In our experience, CEOs approaching their transition — and in the months and years following — undergo a learning journey that helps them determine where they want to spend their time. For many, the bar gets higher, as they seek to define the pursuits that give purpose and stability to their post-CEO life.
Our point of view:
While the CEO role is often all-defining and consuming, the transition out of it can be abrupt and sudden for many. Being a CEO is often the pinnacle of someone’s professional career, so it is important to begin working early to define what you want to do next and to reshape your identity and connections for your post-CEO chapter. Consider what you will miss when you leave your chief executive life behind and how else you might fill those gaps and fulfill your drive to create impact. Doing this work has enormous benefits for the CEO — and for the company: it turns out that having a CEO with a secure and thought-out post-CEO plan also helps drive smoother CEO successions.
• • •
Like so many elements of the board and CEO relationship, transparency and trust are the keys to smoother, more successful leadership transitions. Boards that create a safe environment for CEOs to engage in discussion about succession and their broader plans can give CEOs the confidence to be specific about their timeline.

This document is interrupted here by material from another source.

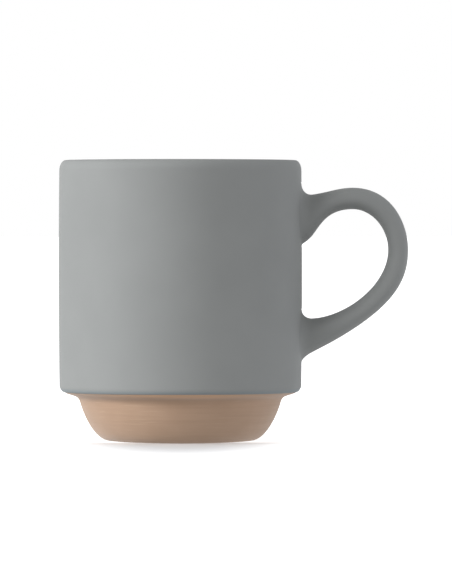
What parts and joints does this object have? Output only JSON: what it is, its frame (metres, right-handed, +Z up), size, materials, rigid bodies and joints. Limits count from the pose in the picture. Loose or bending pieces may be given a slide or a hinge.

By the same token, CEOs should strive to develop the degree of trust and confidence with the board to be able to be open and honest, including about their transition plans. Both should push for clarity about their respective roles and expectations, creating an openness about succession and leadership development. We have found that the relationship between the board chair and CEO is critical to building this kind of trust.